A Florida appeals court upheld Gov. Ron DeSantis’ congressional redistricting map, finding a lower state court should have dismissed a lawsuit challenging North Florida’s districts.
Even though DeSantis’ lawyers admitted his map violated the state constitution by diminishing Black voting power, the First District Court of Appeal said state voting protections shouldn’t apply to a Jacksonville-to-Tallahassee congressional district ordered by the Florida Supreme Court last decade.
The plaintiffs have already filed an appeal to the Florida Supreme Court. The state’s highest court is not required to take up the case.
In 2021, DeSantis vetoed an earlier attempt by the Florida Legislature to comply with anti-gerrymandering protections in the state constitution, arguing one of those protections, the “non-diminishment” clause, violated the U.S. Constitution by protecting Black voters’ ability to elect candidates of their choice.
Instead, he replaced the map with one of his own, which created whiter, more Republican districts in North Florida.
Friday’s decision was eight-to-two in favor of upholding DeSantis’ contested districts and striking down the lower court decision. Three judges recused.
This means the governor’s map, which resulted in all Republican congressional districts in North Florida, will remain in effect for 2024 — unless the Florida Supreme Court or a separate federal lawsuit strikes them down. Both the state and federal lawsuits only challenged North Florida’s districts.
The new ruling went so far as to say two of last decade’s Supreme Court rulings should not be considered binding precedent.
Jacksonville Democratic state Sen. Tracie Davis said in a statement the redistricting process was “a disservice to the people of Jacksonville.”
“Protected districts were created to give minority voters the chance to have a representative that looks like them and represents their interests,” she said, “and that chance has been unceremoniously stripped by the Legislature and the courts.”
In 2010, 63 percent of Florida voters codified anti-gerrymandering protections into the state constitution as the Fair Districts Amendments. Parts of those protections included copied language from Section 2 and Section 5 of the federal Voting Rights Act.
Last decade, the Florida Supreme Court decided that it should apply those protections the same way they’re applied federally. The protections included a “non-diminishment” provision that barred the state from reducing the number of districts that allow voters from racial minority groups to elect their preferred candidates.
That, the 1st District Court of Appeal said, “simply makes no sense.” Because Florida’s constitutional language wasn’t as expansive as the federal Voting Rights Act — which included a requirement for some jurisdictions to preclear voting changes through the U.S. Department of Justice — the state shouldn’t apply the non-diminishment protection in the same way.
The Florida Supreme Court was wrong, the lower court said. Instead, the court decided the non-diminishment protection should be applied similarly to a separate, different provision from the Voting Rights Act, which requires a more difficult test before it can apply.

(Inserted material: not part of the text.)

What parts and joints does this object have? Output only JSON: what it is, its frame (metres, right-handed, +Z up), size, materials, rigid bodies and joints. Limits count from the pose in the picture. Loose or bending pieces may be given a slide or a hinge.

During oral arguments, First District Court of Appeal Judge Adam Tanenbaum, who was appointed to the appellate court by Gov. DeSantis, criticized the high court.

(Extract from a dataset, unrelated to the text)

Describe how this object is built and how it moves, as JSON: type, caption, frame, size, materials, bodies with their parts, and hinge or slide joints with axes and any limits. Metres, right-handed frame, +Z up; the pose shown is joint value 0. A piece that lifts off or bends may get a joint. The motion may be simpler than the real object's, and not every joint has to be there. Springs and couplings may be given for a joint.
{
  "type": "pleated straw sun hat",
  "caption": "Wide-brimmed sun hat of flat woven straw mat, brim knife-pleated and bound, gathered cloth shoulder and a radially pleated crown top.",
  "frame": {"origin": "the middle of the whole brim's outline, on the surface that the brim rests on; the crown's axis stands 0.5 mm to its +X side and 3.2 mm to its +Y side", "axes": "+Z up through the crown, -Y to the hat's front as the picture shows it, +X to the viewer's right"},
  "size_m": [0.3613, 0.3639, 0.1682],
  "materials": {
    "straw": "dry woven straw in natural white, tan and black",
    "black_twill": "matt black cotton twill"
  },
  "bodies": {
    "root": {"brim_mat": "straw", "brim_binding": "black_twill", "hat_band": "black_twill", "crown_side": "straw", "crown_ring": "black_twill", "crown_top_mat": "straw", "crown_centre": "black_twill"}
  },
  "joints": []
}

“It was acting in a political capacity when it’s drawing a district, which is the same as what the legislature typically would do,” he said of the Florida Supreme Court’s decisions last decade. “So why isn’t it fair to question what the Supreme Court did in a prior — when it was enacting or approving the enactment of a court-drawn set of districts?”
In a rare move, two judges — Tanenbaum and Judge Brad Thomas, appointed by former Gov. Jeb Bush — co-authored the court’s majority opinion. In all, seven judges signed on to the majority opinion, and an eighth agreed with its result.
Reached Friday, former Florida Supreme Court Justice Barbara Pariente, who authored those opinions, said, “I fear that the jurists who were acting politically were the members of the majority of the First District Court of Appeal.”
Michael Li, senior counsel for the Brennan Center‘s Democracy Program, said Florida’s appellate court misunderstood federal law.
The First District Court of Appeal decision relied on federal opinions that provided a test for proving illegal vote dilution — a separate claim from the vote diminishment that plaintiffs alleged. That test is harder to prove than the test the Florida Supreme Court laid out last decade for proving diminishment.
Among other things, that harder test requires plaintiffs to show it’s possible to draw a compact, majority-Black district. The Florida Supreme Court’s non-diminishment test didn’t require the district to be majority Black.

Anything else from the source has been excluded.